Dr. Wa Yang is a practicing board-certified Psychiatric Mental Health Nurse Practitioner (PMHNP). He obtained his Doctor of Nursing Practice (DNP) at the University of Minnesota and his Master of Science in Nursing degree at Metropolitan State University. He has been a practicing nurse since 2014.

Throughout his nursing career, he has worked in various areas of nursing, from home care nursing to inpatient cardiovascular and community mental health. He pursued his nurse practitioner degree after working with an Assertive Community Treatment (ACT) team serving and aiding those with severe and persistent mental illness (SPMI). The lack of psychiatric providers and providers of color with diverse backgrounds further his passion for pursuing this specialty. Though there are many challenges within the mental health arena, there are also positives that bring great joy to him.

Aside from working as a nurse/nurse practitioner, his hobbies and interest include filmmaking, theater, and the performance arts. Previous to becoming a nurse, he was active in the local Twin Cities film and theater community, in which he both acted and produced through various creative outlets.

Mang Vang

“Education is the great engine of personal development. It is through education that the daughter of a peasant can become a doctor, that the son of a mine worker can become the head of the mine, that a child of farmworkers can become the president of a great nation. It is what we make out of what we have, not what we are given, that separates one person from another.”

– Nelson Mandela

Mang Vang, MS, CRNA

Mang Vang is a certified registered nurse anesthetist (CRNA) at UC Davis Health in Sacramento, CA. UC Davis Health is the Level 1 trauma facility in the Sacramento region. Mang has been a registered nurse for 20 years and 14 of those years as a CRNA. Prior to joining the UC Davis team, she worked at another Level 1 trauma facility in Florida. She works with anesthesiologists in an anesthesia care team to provide anesthesia services during surgical and nonsurgical procedures.

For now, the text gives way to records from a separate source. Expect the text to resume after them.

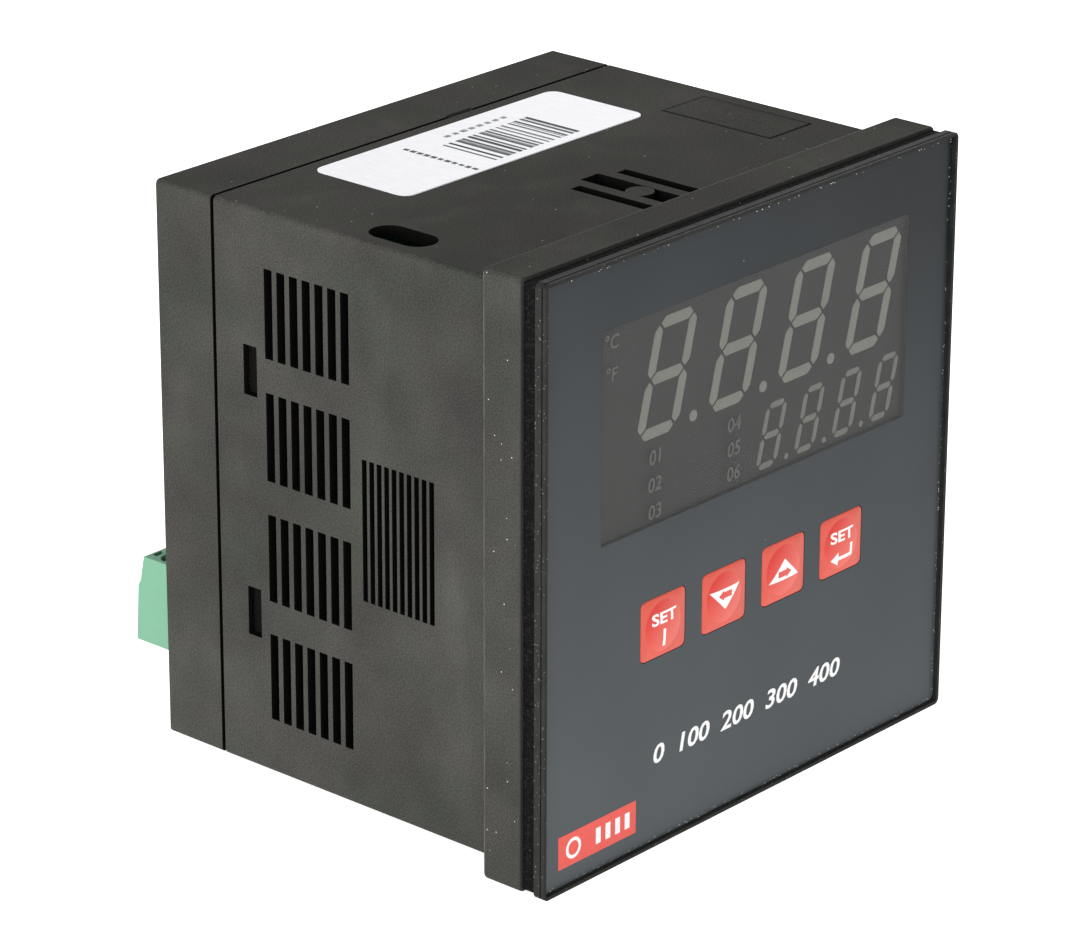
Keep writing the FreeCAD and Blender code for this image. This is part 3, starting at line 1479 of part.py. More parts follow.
def check_document():
    """Stop if any object failed or any sub-part has no valid shape."""
    failed = [item.Label for item in doc.Objects if {"Invalid", "Error"} & set(item.State)]
    if failed:
        raise RuntimeError(f"objects that failed to recompute: {failed}")
    poor = [part.Label for part in parts if part.Shape.isNull() or not part.Shape.isValid()]
    if poor:
        raise RuntimeError(f"sub-parts without a valid shape: {poor}")


build()
doc.recompute()
check_document()
os.makedirs("parts", exist_ok=True)
for part in parts:
    part.Shape.exportStep(f"parts/{part.Label}.step")
print(f"{len(parts)} sub-parts written")
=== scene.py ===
"""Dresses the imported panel-mount temperature controller and sets it on a pale studio floor."""

import logging
import math
from dataclasses import dataclass, field
from enum import Enum
from typing import Any, Iterable, Sequence

import bmesh
import bpy
from mathutils import Matrix, Vector

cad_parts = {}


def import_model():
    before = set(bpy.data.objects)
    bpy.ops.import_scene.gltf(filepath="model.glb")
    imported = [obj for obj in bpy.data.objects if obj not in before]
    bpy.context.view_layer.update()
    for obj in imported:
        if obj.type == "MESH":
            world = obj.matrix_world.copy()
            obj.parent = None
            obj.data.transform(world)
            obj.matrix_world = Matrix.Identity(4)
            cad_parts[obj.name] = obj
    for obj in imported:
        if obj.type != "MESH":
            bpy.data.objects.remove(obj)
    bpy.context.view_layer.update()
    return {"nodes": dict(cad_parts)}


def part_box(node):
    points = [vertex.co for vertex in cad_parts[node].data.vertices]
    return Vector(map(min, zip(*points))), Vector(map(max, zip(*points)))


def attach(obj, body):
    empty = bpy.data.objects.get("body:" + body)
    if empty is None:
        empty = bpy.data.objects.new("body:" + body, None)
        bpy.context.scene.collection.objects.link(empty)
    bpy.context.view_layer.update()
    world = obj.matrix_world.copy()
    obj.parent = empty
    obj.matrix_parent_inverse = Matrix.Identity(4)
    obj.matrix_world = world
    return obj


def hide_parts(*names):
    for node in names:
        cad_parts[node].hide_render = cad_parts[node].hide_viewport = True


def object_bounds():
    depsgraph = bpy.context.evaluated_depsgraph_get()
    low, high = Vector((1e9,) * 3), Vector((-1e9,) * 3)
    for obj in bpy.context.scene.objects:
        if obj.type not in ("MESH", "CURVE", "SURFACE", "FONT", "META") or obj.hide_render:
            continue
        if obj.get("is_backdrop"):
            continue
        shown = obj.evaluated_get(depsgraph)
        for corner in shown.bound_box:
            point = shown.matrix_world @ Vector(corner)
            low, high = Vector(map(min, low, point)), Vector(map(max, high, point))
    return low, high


log = logging.getLogger("controller")

MM = 0.001
PRINT = 0.02 * MM
COARSE_SEAM = 1e-6
FINE_SEAM = 1e-7
FINEST_SEAM = 1e-8
NO_SLOPE = 1e-9
WIDE_BAND = (0.3, 0.7)
TIGHT_BAND = (0.35, 0.65)
DRAWING_DEPTH = 0.1
TO_FRONT = Matrix(((1, 0, 0), (0, 0, -1), (0, 1, 0))).to_4x4()

Colour = tuple[float, float, float, float]
Point = tuple[float, float]
Place = tuple[float, float, float]
Socket = bpy.types.NodeSocket
Piece = bpy.types.Object


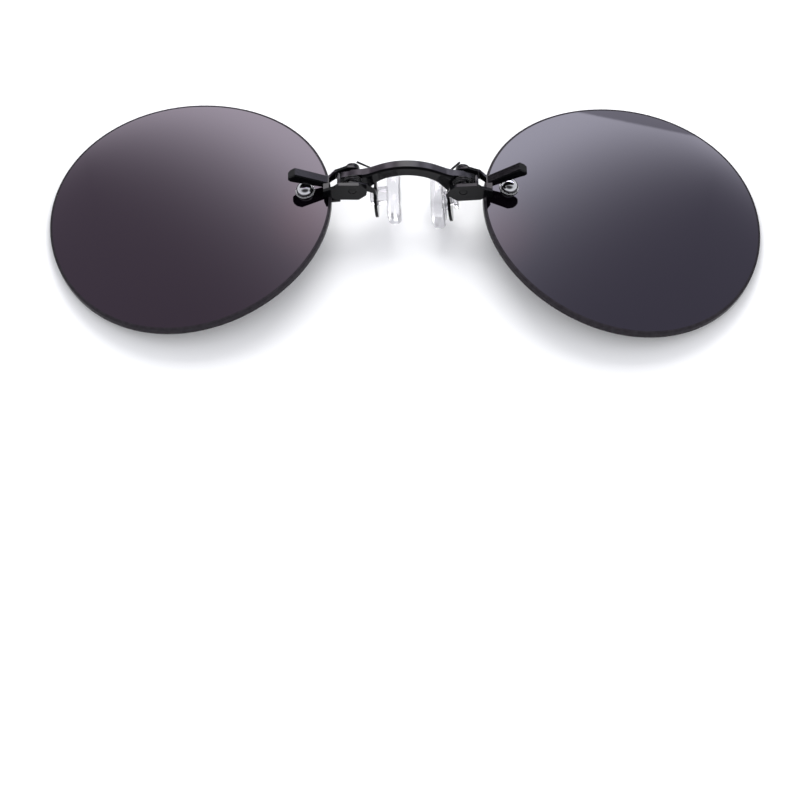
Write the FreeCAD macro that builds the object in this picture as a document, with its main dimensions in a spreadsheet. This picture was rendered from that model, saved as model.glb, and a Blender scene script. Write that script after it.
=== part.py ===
"""Rimless round sunglasses that clip on to the nose with two spring-loaded finger levers.

The glasses lie on their back: X runs across the face, +Y towards the brow and +Z out of the
front of the lenses. The origin is under the middle of the bridge, on the surface they lie on.
Every left and right pair is made by one function; "u" is the distance outboard from the middle.
"""

import FreeCAD, Part
import math
import os
import re
import Sketcher

Vector = FreeCAD.Vector
Rotation = FreeCAD.Rotation
Placement = FreeCAD.Placement

SIDES = {"left": -1, "right": 1}
ACROSS = Vector(1, 0, 0)
BROWWARD = Vector(0, 1, 0)
NO_TURN = Rotation()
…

Besides working at a very busy hospital, she dedicates her time to Hmong Nurses Association. She is currently the Vice President of the Sacramento Hmong Nurses Association chapter. As the VP of Sacramento HNA, she participated in many activities in the community. She volunteered to administer the covid vaccine. Along with HNA, Mang participated in the HYPU night market during the 2022 summer, educating the community about heat stroke. HNA provided free water, coconut water, and sport drinks during the events for hydration. She was involved in the planning of the Breaking Down Barriers to nursing conference at the Betty Irene Moore School of Nursing hosted by the Capitol City Black Nurses Association, guiding a culturally diverse group of students.

Socioeconomic and emotional obstacles impact all cultures. Success requires commitment, dedication, and support. Mang is the the second child out of ten children. Her journey has been met with many personal obstacles and failures. However, throughout her experience from the central valley to San Francisco to the east coast of Washington, DC and Tampa, she found her strength in the love and support of her family and friends. Embrace the failures as motivations and lean on the foundation that cement the inner strength to succeed.